↓↓↓
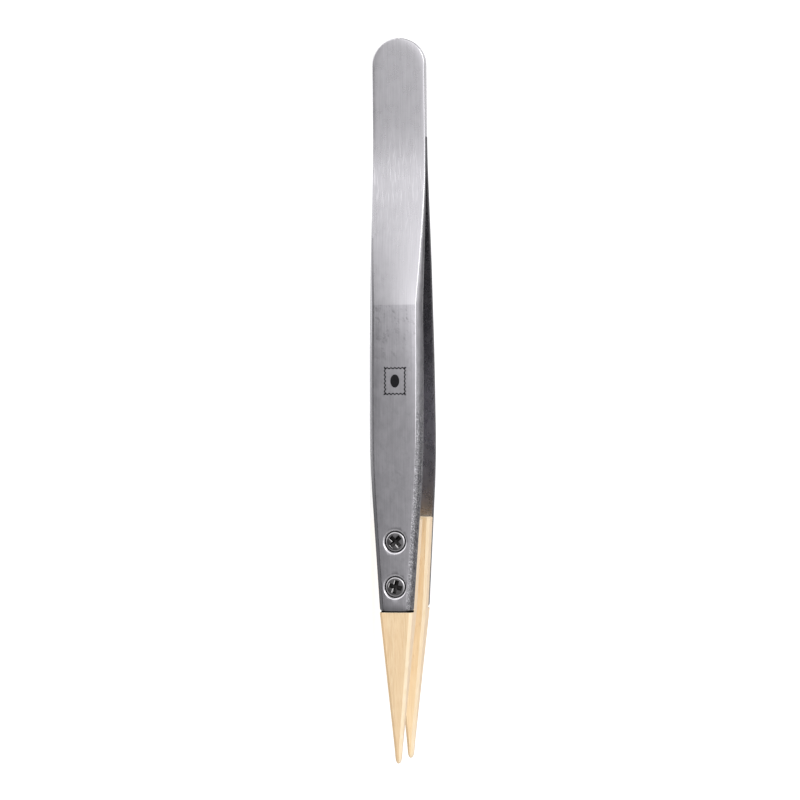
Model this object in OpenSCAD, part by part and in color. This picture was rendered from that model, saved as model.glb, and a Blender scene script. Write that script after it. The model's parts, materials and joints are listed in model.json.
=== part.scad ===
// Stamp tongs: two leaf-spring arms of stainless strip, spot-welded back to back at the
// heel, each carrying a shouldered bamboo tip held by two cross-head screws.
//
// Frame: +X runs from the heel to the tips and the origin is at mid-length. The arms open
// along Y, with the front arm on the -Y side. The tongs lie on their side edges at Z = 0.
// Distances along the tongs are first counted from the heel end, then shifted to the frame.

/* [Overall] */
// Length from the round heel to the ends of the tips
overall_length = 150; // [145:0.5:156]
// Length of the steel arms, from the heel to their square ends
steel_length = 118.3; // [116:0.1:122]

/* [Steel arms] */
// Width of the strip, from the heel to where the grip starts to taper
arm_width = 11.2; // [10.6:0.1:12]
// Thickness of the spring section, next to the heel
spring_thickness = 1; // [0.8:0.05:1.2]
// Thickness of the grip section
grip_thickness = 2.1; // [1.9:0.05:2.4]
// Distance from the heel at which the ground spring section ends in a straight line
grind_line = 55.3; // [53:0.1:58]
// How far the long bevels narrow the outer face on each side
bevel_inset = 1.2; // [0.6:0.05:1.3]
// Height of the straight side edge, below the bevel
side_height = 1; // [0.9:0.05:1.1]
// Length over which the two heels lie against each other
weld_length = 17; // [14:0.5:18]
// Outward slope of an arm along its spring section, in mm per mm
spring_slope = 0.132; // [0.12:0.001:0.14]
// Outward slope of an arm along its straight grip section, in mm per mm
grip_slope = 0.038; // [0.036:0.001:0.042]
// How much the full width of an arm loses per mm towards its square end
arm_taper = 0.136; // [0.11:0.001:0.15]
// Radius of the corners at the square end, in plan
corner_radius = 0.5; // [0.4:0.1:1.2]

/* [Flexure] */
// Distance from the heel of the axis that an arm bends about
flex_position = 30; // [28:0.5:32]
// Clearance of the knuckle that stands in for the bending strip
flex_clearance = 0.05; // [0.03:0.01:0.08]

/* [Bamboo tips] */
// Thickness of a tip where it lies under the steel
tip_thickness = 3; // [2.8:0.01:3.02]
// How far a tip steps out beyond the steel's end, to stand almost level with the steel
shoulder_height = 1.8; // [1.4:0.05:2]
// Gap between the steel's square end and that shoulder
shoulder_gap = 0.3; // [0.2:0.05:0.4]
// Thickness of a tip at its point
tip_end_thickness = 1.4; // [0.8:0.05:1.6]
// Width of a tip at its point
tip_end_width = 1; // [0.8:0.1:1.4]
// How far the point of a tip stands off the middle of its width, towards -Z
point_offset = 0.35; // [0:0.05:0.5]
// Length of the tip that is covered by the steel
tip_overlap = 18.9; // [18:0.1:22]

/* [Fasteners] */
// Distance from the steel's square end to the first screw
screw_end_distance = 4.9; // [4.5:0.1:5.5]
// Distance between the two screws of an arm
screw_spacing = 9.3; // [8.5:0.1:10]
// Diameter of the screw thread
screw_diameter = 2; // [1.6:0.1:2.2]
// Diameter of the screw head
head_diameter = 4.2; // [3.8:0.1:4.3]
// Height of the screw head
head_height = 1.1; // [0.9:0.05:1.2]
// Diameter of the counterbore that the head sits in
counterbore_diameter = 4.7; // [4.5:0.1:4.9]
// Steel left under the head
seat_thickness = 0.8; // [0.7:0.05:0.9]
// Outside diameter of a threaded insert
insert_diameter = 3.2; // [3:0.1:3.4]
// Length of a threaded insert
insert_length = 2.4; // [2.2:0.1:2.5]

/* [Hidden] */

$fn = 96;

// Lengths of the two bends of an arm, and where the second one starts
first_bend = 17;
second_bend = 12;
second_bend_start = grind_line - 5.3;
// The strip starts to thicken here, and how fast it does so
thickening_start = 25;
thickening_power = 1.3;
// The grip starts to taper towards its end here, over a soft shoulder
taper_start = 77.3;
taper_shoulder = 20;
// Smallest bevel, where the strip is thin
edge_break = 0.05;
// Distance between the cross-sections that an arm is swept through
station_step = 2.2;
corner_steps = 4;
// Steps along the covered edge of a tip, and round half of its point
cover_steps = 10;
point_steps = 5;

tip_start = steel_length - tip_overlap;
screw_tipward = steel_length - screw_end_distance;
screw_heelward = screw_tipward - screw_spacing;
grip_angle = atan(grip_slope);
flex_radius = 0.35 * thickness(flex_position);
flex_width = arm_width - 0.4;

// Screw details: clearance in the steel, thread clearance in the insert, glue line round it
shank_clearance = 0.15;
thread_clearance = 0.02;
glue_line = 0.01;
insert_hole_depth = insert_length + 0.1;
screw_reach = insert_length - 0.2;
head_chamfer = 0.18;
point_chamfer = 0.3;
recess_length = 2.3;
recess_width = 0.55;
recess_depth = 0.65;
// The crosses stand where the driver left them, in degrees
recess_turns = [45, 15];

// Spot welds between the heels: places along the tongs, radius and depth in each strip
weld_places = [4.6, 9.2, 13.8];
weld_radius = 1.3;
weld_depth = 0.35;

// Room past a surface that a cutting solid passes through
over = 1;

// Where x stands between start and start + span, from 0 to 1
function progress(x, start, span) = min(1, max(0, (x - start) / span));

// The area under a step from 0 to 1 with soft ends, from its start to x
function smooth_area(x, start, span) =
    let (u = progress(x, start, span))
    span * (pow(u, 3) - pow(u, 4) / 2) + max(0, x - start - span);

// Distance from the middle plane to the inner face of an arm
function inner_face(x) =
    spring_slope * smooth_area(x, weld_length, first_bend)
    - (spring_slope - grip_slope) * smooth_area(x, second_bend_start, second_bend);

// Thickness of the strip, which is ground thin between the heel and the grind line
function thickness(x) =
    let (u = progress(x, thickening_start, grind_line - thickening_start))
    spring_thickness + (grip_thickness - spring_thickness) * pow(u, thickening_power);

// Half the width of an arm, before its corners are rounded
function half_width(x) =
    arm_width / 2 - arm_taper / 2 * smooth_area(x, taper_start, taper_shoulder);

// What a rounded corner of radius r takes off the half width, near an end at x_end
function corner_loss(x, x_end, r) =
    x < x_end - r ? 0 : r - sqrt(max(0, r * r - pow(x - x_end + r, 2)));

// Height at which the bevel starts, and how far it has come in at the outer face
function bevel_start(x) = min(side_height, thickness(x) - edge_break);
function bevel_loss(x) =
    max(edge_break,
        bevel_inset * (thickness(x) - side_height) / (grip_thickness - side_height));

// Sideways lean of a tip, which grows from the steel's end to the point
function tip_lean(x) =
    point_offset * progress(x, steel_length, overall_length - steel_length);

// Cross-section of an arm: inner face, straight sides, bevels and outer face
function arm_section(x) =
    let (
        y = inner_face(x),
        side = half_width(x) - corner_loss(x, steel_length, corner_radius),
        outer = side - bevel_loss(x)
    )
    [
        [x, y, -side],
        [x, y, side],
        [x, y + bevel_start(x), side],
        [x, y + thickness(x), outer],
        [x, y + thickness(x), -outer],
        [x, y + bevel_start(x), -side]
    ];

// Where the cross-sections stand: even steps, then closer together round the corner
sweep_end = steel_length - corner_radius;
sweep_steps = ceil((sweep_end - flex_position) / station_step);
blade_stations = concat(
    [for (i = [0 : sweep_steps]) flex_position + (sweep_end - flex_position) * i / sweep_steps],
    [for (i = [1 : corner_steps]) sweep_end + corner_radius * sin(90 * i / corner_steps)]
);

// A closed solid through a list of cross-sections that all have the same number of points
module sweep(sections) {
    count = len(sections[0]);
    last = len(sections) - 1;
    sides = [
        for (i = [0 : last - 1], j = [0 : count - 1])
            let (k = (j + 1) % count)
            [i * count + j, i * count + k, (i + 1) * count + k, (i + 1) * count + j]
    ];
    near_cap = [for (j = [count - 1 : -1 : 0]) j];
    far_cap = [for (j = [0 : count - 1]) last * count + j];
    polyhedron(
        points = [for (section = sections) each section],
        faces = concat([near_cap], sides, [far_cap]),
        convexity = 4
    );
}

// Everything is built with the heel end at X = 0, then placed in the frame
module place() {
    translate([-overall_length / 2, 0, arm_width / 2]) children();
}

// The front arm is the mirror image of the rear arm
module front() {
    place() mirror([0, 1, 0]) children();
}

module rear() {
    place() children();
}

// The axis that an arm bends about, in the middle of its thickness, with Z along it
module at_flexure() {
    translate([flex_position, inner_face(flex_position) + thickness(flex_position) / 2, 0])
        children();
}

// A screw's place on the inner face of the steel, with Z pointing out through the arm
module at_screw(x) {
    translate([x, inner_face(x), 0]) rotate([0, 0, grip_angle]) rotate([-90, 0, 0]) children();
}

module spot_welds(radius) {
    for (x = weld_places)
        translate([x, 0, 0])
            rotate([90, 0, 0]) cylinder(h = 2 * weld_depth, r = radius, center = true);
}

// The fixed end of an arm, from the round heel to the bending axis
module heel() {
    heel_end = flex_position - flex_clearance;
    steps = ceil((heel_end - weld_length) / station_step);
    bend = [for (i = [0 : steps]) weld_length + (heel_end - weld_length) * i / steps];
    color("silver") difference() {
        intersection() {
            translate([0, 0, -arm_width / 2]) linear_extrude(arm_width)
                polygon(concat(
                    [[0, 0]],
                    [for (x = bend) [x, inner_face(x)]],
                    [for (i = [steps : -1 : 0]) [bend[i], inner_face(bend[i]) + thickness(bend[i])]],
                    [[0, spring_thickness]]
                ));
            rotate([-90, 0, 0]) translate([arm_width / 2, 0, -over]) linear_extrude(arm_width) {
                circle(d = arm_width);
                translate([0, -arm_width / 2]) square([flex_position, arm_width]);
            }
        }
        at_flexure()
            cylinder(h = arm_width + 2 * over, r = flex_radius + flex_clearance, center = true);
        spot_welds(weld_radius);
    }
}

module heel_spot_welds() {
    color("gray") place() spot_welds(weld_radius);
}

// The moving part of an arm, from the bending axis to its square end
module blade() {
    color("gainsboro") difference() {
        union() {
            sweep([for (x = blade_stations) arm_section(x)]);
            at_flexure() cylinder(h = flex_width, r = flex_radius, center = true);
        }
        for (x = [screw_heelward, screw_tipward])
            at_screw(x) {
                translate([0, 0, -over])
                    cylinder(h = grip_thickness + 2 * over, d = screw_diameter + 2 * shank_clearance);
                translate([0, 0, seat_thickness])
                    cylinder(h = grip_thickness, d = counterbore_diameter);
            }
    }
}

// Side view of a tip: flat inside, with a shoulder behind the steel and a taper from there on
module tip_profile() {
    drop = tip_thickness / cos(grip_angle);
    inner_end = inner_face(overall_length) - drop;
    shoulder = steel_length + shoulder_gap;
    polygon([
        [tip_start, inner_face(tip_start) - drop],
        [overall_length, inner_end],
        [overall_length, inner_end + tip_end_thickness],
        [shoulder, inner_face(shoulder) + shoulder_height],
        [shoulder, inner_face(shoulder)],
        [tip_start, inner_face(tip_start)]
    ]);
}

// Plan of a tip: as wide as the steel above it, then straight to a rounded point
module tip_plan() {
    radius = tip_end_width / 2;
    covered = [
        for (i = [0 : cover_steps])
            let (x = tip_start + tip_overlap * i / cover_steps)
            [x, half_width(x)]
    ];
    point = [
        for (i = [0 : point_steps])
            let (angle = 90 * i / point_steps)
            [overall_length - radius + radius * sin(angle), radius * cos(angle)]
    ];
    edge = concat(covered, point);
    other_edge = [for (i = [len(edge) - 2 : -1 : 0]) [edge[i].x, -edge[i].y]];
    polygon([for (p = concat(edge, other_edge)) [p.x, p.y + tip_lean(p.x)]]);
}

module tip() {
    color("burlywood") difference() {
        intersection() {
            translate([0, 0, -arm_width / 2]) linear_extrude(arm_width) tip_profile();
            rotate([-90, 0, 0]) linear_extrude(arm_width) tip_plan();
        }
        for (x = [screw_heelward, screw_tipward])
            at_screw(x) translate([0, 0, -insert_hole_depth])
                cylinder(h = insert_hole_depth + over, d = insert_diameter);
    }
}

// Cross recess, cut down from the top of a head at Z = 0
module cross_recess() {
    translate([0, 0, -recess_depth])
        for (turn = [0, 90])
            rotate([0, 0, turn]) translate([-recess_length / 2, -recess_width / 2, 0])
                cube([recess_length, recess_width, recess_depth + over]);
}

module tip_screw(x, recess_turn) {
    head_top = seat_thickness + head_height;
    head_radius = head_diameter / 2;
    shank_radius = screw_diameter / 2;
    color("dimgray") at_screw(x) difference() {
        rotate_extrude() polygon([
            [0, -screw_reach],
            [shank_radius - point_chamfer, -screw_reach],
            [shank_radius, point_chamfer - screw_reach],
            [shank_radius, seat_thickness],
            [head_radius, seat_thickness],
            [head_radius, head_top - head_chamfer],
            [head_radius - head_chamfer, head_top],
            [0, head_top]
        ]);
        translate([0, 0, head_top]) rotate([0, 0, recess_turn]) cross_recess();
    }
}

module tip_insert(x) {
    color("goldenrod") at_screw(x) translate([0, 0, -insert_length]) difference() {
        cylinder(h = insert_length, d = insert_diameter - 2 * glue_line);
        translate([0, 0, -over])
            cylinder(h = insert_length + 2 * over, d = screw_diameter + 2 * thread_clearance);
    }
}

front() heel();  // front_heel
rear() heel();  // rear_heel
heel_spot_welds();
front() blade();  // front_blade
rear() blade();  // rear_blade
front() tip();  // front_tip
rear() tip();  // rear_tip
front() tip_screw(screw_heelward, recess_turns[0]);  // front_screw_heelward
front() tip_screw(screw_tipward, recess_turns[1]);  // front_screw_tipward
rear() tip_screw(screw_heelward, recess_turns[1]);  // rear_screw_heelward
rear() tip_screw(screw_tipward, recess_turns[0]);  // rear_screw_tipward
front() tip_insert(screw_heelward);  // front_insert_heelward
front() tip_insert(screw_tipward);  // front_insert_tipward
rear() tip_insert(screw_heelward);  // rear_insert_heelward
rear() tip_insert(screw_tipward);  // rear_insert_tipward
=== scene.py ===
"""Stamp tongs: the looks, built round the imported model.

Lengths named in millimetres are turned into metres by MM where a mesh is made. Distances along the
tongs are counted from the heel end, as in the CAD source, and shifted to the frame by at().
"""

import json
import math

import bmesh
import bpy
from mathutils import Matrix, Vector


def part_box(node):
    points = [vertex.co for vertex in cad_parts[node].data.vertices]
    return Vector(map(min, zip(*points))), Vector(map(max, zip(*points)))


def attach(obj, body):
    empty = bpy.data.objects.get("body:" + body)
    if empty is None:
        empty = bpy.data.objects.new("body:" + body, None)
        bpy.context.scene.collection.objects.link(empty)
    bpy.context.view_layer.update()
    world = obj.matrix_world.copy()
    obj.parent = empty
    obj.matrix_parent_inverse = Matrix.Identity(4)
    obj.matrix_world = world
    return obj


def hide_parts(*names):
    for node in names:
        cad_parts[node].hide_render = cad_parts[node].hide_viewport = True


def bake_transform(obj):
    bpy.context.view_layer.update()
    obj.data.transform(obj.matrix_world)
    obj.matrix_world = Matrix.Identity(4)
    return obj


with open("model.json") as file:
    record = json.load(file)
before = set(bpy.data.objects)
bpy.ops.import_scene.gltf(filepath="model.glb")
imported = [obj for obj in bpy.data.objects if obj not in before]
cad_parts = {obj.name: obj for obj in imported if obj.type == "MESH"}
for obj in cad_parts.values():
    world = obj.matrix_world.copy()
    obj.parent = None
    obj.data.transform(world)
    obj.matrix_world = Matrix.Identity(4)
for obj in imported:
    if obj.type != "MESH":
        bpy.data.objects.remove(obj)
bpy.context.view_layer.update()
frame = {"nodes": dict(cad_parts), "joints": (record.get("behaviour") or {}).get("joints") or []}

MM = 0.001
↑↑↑
-- To be done --
Within the listing above, give again exactly every line from the line with "rear() tip_screw(screw_tipward, recess_turns[0]);" through the line with "points = [vertex.co", both included, and no other line.

-- Output --
rear() tip_screw(screw_tipward, recess_turns[0]);  // rear_screw_tipward
front() tip_insert(screw_heelward);  // front_insert_heelward
front() tip_insert(screw_tipward);  // front_insert_tipward
rear() tip_insert(screw_heelward);  // rear_insert_heelward
rear() tip_insert(screw_tipward);  // rear_insert_tipward
=== scene.py ===
"""Stamp tongs: the looks, built round the imported model.

Lengths named in millimetres are turned into metres by MM where a mesh is made. Distances along the
tongs are counted from the heel end, as in the CAD source, and shifted to the frame by at().
"""

import json
import math

import bmesh
import bpy
from mathutils import Matrix, Vector


def part_box(node):
    points = [vertex.co for vertex in cad_parts[node].data.vertices]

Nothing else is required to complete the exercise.